Please Help - I'm very rusty with my sed/awk/grep and I'm attempting to process a file (an export of a PDF that is around 4700 pages long).

Here is what I'm attempting to do: search/print line matching pattern 1, search for line matching pattern 2 and print that line and all lines from it until pattern 3 (if it includes/prints the line with pattern 3, I'm ok with it at this point), and search/print lines matching pattern 4.

All of the above patterns should occur in order (pattern 1,2,3,4) several hundred times in the file and I need to keep them in order.

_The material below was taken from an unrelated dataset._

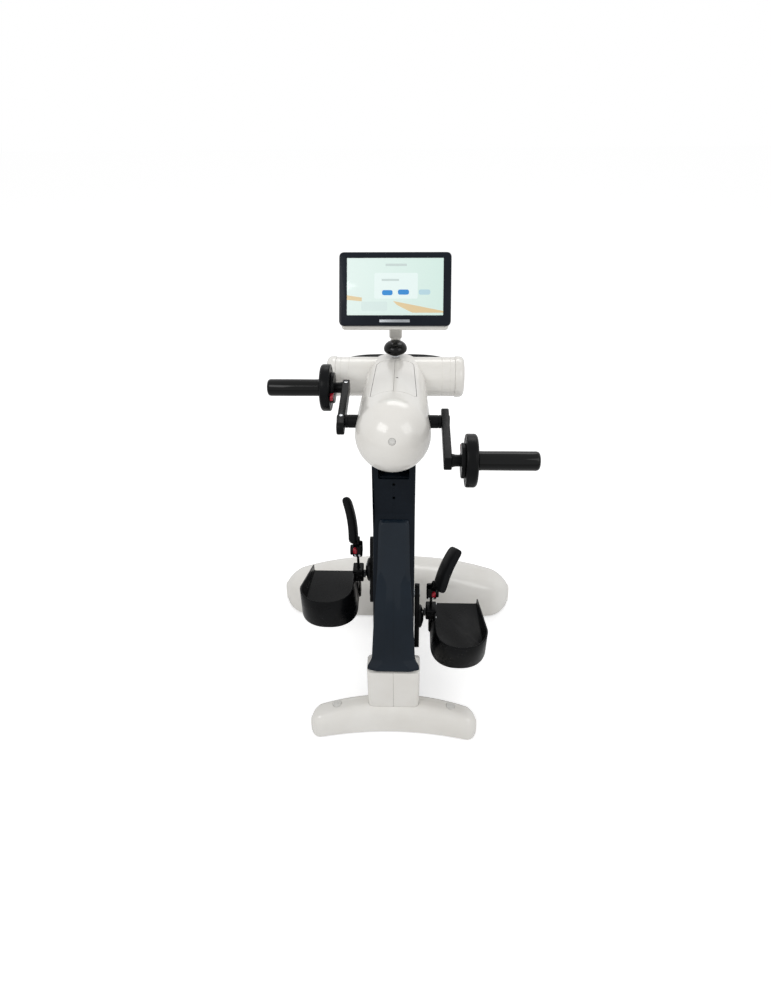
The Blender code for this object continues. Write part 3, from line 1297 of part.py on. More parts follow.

Pattern 1: lines beginning with 1-5 and a whitespace (this is specific enough despite it seeming vague) Pattern 2: lines beginning with (all caps) SOLUTION: Pattern 3: lines beginning with (all caps) COMPLIANCE: Pattern 4: lines beginning with an IP Addresses

Here's what I've cobbled together, but it's clearly not working:

#!/bin/bash
#
sed '

/^[1-5]\s/p {

       /^SOLUTION/,/^COMPLIANCE/p {

                /^[0-9]{1,3}\.[0-9]{1,3}\.[0-9]{1,3}\.[0-9]{1,3}/p }

}' sample.txt

Answer 1

You probably want something like this, untested since you didn't provide any sample input or expected output:

awk '
BEGIN         { state = 0 }
/^[1-5] /     { if (state ~ /[01]/) { block = $0; state = 1 } }
/^SOLUTION/   { state = (state ~ /[12]/ ? 2 : 0) }
state == 2    { block = block ORS $0 }
/^COMPLIANCE/ { state = (state == 2 ? 3 : state) }
/^([0-9]{1,3}\.){3}[0-9]{1,3}/ { if (state == 3) { print block ORS $0; state = 0 } }
' file

Answer 2

to use p in sed you need to use -n as well and also add -r for extended regex:

Here is how it should look like:

sed -r -n '{
/^[1-5] /p
/^SOLUTION/,/^COMPLIANCE/p
/^([0-9]{1,3}[\.]){3}[0-9]{1,3}/p
}' sample.txt